*WHAT YOU HAVE TO DO*. Repeat the material in full. Keep every line exactly as it is.

— START OF SUPPLIED INFORMATION —

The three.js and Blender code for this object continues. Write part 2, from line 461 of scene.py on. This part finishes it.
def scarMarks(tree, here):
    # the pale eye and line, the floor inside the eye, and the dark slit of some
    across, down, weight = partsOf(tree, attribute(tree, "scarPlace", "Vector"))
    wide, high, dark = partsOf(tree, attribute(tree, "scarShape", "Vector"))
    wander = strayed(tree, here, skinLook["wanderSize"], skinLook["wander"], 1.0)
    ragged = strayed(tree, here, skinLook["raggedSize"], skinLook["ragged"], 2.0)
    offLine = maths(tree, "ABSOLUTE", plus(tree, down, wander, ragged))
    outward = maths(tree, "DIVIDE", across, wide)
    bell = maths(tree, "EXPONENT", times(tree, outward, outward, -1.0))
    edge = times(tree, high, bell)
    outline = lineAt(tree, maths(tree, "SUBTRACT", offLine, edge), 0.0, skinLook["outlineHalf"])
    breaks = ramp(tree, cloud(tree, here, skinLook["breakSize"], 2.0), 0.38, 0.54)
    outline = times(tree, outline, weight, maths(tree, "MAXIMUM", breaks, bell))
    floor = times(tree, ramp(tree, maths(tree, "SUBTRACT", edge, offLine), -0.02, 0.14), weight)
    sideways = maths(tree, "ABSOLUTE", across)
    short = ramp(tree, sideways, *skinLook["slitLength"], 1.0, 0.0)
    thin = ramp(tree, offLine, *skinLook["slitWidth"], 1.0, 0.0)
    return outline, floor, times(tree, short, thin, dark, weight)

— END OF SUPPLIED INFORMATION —

*EXERCISE RESPONSE*.
The three.js and Blender code for this object continues. Write part 2, from line 461 of scene.py on. This part finishes it.
def scarMarks(tree, here):
    # the pale eye and line, the floor inside the eye, and the dark slit of some
    across, down, weight = partsOf(tree, attribute(tree, "scarPlace", "Vector"))
    wide, high, dark = partsOf(tree, attribute(tree, "scarShape", "Vector"))
    wander = strayed(tree, here, skinLook["wanderSize"], skinLook["wander"], 1.0)
    ragged = strayed(tree, here, skinLook["raggedSize"], skinLook["ragged"], 2.0)
    offLine = maths(tree, "ABSOLUTE", plus(tree, down, wander, ragged))
    outward = maths(tree, "DIVIDE", across, wide)
    bell = maths(tree, "EXPONENT", times(tree, outward, outward, -1.0))
    edge = times(tree, high, bell)
    outline = lineAt(tree, maths(tree, "SUBTRACT", offLine, edge), 0.0, skinLook["outlineHalf"])
    breaks = ramp(tree, cloud(tree, here, skinLook["breakSize"], 2.0), 0.38, 0.54)
    outline = times(tree, outline, weight, maths(tree, "MAXIMUM", breaks, bell))
    floor = times(tree, ramp(tree, maths(tree, "SUBTRACT", edge, offLine), -0.02, 0.14), weight)
    sideways = maths(tree, "ABSOLUTE", across)
    short = ramp(tree, sideways, *skinLook["slitLength"], 1.0, 0.0)
    thin = ramp(tree, offLine, *skinLook["slitWidth"], 1.0, 0.0)
    return outline, floor, times(tree, short, thin, dark, weight)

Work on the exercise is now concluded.